» Exercise goal
Print out the material that follows word for word.

» Recorded information
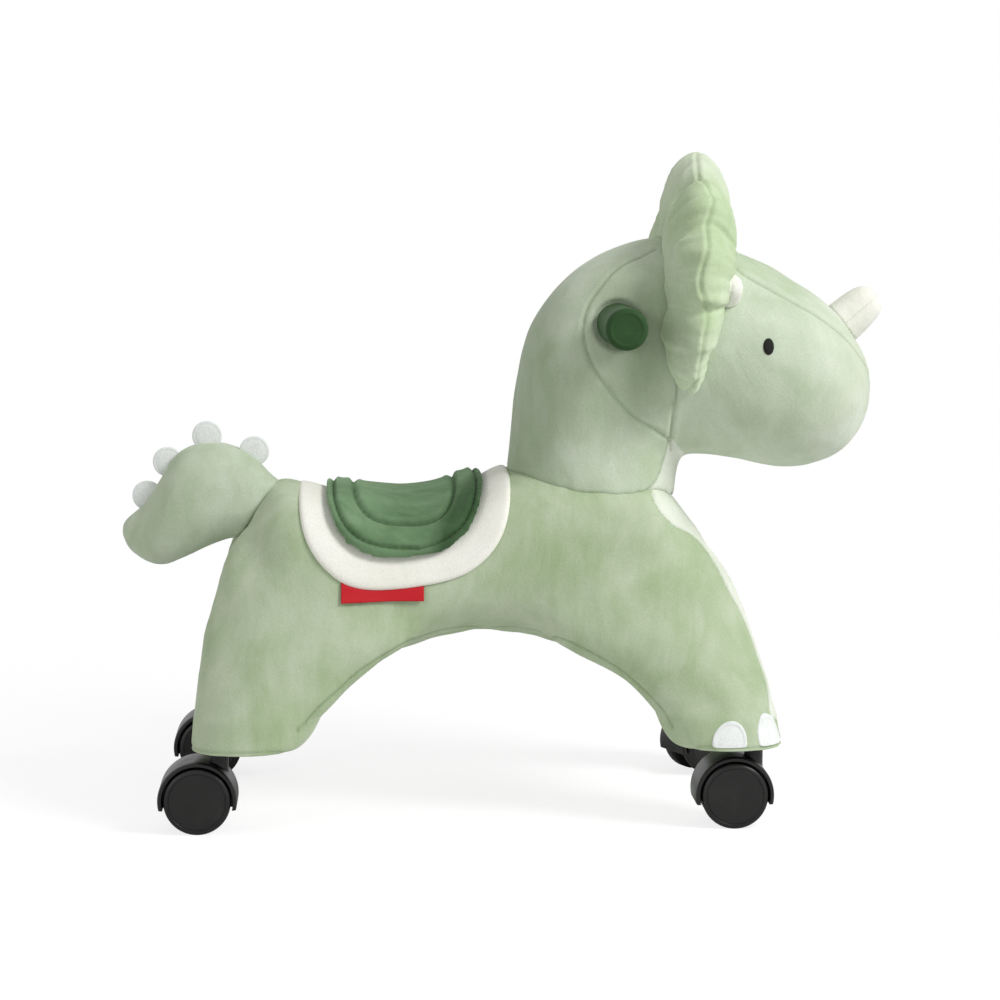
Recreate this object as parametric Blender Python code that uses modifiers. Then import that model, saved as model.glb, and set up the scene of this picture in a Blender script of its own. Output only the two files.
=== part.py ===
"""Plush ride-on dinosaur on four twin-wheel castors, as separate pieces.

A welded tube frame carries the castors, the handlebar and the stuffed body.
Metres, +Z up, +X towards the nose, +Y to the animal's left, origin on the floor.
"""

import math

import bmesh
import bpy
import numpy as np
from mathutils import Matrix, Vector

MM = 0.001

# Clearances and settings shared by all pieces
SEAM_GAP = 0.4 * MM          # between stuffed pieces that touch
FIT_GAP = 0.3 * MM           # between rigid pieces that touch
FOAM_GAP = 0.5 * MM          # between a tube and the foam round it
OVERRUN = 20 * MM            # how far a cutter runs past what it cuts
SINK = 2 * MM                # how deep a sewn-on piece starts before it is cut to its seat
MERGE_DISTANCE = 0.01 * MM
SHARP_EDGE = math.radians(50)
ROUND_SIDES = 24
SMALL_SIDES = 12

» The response
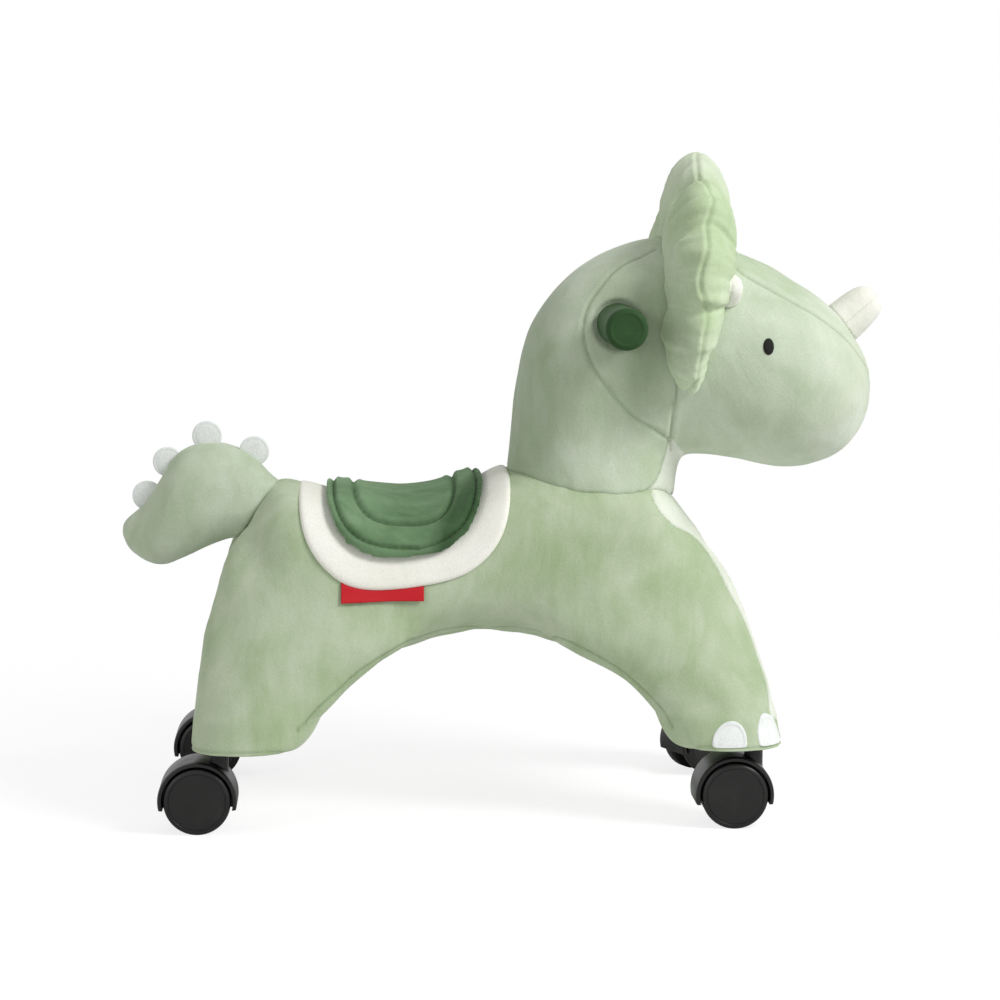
Recreate this object as parametric Blender Python code that uses modifiers. Then import that model, saved as model.glb, and set up the scene of this picture in a Blender script of its own. Output only the two files.
=== part.py ===
"""Plush ride-on dinosaur on four twin-wheel castors, as separate pieces.

A welded tube frame carries the castors, the handlebar and the stuffed body.
Metres, +Z up, +X towards the nose, +Y to the animal's left, origin on the floor.
"""

import math

import bmesh
import bpy
import numpy as np
from mathutils import Matrix, Vector

MM = 0.001

# Clearances and settings shared by all pieces
SEAM_GAP = 0.4 * MM          # between stuffed pieces that touch
FIT_GAP = 0.3 * MM           # between rigid pieces that touch
FOAM_GAP = 0.5 * MM          # between a tube and the foam round it
OVERRUN = 20 * MM            # how far a cutter runs past what it cuts
SINK = 2 * MM                # how deep a sewn-on piece starts before it is cut to its seat
MERGE_DISTANCE = 0.01 * MM
SHARP_EDGE = math.radians(50)
ROUND_SIDES = 24
SMALL_SIDES = 12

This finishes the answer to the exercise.